• Aim:
Extract every line below that contains the word "from".

• Dataset entries:
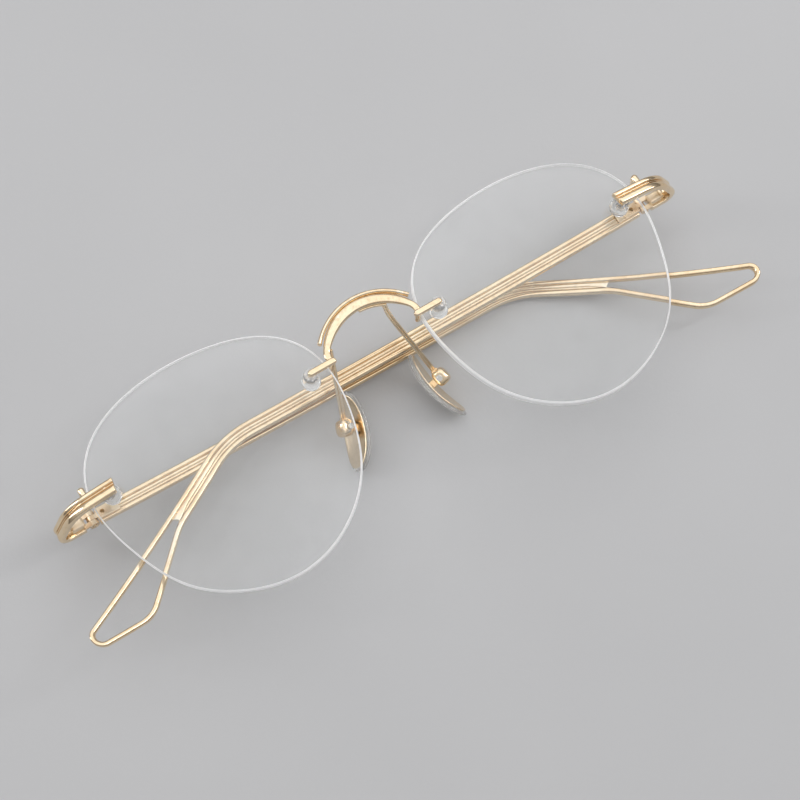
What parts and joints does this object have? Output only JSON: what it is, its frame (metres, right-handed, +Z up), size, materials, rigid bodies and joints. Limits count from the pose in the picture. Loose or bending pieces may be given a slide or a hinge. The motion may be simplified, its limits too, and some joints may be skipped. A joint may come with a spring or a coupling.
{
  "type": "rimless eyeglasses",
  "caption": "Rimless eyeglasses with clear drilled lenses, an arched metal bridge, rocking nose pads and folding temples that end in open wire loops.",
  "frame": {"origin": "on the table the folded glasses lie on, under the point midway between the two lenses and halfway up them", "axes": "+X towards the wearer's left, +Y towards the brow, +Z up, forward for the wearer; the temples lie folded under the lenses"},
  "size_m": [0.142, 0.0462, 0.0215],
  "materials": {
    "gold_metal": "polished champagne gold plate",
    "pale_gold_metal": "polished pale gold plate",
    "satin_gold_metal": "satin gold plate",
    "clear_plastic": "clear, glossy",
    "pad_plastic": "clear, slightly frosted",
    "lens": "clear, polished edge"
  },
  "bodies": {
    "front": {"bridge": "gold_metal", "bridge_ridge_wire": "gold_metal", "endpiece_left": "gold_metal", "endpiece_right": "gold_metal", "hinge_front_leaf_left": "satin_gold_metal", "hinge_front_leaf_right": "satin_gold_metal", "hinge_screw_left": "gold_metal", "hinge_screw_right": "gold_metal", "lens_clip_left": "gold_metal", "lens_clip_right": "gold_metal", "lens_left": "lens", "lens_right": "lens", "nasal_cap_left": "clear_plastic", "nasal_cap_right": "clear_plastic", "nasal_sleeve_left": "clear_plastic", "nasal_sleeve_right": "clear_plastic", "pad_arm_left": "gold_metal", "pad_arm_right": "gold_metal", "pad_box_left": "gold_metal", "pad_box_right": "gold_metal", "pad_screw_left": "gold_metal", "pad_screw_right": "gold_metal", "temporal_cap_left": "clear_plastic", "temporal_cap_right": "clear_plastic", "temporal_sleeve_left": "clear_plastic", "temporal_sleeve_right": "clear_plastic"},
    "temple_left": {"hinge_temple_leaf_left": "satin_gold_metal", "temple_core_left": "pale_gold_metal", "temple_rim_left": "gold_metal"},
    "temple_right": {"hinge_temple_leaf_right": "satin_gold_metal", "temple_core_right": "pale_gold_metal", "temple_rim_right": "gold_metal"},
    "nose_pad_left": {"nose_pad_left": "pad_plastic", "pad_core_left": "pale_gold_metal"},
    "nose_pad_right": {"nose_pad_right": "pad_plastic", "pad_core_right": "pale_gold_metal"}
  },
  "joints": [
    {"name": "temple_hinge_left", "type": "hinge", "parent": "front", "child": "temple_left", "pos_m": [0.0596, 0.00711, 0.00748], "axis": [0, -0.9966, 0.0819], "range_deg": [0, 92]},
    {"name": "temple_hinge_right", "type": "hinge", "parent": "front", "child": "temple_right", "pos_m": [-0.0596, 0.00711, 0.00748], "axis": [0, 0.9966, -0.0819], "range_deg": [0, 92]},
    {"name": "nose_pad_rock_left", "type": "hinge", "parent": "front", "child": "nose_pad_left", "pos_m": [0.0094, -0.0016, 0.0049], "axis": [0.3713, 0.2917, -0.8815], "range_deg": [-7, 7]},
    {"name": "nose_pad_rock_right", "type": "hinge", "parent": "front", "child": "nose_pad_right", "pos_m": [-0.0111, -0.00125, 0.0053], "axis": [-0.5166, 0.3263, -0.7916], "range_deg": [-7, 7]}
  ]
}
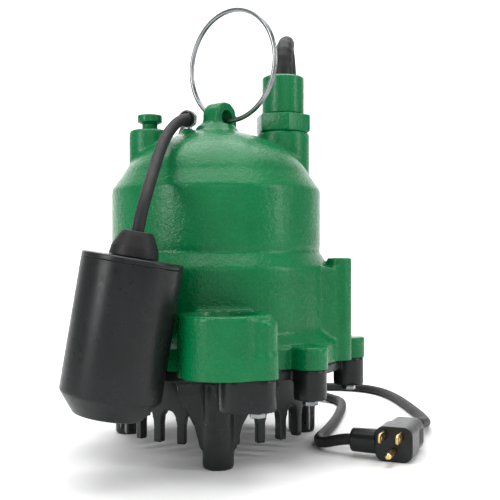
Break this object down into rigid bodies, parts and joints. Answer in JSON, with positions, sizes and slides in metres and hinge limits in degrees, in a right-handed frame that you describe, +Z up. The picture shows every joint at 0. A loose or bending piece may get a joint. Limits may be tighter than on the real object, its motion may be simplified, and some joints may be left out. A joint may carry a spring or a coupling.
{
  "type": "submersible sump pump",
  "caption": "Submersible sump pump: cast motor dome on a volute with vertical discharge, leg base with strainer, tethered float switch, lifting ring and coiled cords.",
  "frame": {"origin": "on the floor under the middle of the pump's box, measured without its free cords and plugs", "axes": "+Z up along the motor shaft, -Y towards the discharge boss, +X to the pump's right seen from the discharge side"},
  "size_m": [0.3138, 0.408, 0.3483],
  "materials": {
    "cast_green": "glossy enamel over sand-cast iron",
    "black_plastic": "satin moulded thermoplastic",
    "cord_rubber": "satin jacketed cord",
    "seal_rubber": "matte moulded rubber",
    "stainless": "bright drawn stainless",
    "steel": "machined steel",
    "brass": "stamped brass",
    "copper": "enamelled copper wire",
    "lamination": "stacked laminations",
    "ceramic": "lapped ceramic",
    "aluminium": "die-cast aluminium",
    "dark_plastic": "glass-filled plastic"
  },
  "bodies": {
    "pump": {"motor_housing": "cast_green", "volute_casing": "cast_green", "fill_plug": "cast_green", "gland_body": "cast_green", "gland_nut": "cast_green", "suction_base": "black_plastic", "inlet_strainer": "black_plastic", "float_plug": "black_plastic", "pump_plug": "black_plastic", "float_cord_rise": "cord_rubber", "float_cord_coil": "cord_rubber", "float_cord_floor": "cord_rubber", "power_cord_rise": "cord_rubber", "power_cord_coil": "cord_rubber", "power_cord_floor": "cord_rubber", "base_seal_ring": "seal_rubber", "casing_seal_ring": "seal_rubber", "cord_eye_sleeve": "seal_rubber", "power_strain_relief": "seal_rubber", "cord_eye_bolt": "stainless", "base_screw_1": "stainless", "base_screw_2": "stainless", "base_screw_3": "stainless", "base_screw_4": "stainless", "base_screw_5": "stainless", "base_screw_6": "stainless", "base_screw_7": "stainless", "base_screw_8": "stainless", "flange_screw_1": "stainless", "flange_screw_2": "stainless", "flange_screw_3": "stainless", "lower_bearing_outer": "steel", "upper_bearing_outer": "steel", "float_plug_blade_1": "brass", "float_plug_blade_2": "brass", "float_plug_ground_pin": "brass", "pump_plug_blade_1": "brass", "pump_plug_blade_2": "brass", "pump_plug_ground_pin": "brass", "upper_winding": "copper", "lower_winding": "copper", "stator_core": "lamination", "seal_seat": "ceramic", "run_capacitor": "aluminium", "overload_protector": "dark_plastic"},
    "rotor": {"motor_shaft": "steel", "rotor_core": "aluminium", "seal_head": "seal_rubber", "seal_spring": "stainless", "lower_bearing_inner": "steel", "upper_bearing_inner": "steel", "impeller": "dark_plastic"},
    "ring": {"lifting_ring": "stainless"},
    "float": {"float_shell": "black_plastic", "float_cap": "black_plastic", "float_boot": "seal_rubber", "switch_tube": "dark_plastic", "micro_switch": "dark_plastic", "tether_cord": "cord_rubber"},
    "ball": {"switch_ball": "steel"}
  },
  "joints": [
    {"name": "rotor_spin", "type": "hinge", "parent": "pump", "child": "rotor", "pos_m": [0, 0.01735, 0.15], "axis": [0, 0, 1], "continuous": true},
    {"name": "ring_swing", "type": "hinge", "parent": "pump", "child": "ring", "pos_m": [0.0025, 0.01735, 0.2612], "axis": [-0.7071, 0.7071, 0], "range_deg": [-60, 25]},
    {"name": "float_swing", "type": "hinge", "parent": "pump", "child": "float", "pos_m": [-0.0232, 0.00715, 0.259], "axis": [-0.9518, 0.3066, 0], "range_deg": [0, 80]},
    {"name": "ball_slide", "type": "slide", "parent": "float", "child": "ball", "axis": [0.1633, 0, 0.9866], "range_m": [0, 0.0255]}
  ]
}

• Full solution:
What parts and joints does this object have? Output only JSON: what it is, its frame (metres, right-handed, +Z up), size, materials, rigid bodies and joints. Limits count from the pose in the picture. Loose or bending pieces may be given a slide or a hinge. The motion may be simplified, its limits too, and some joints may be skipped. A joint may come with a spring or a coupling.
  "frame": {"origin": "on the floor under the middle of the pump's box, measured without its free cords and plugs", "axes": "+Z up along the motor shaft, -Y towards the discharge boss, +X to the pump's right seen from the discharge side"},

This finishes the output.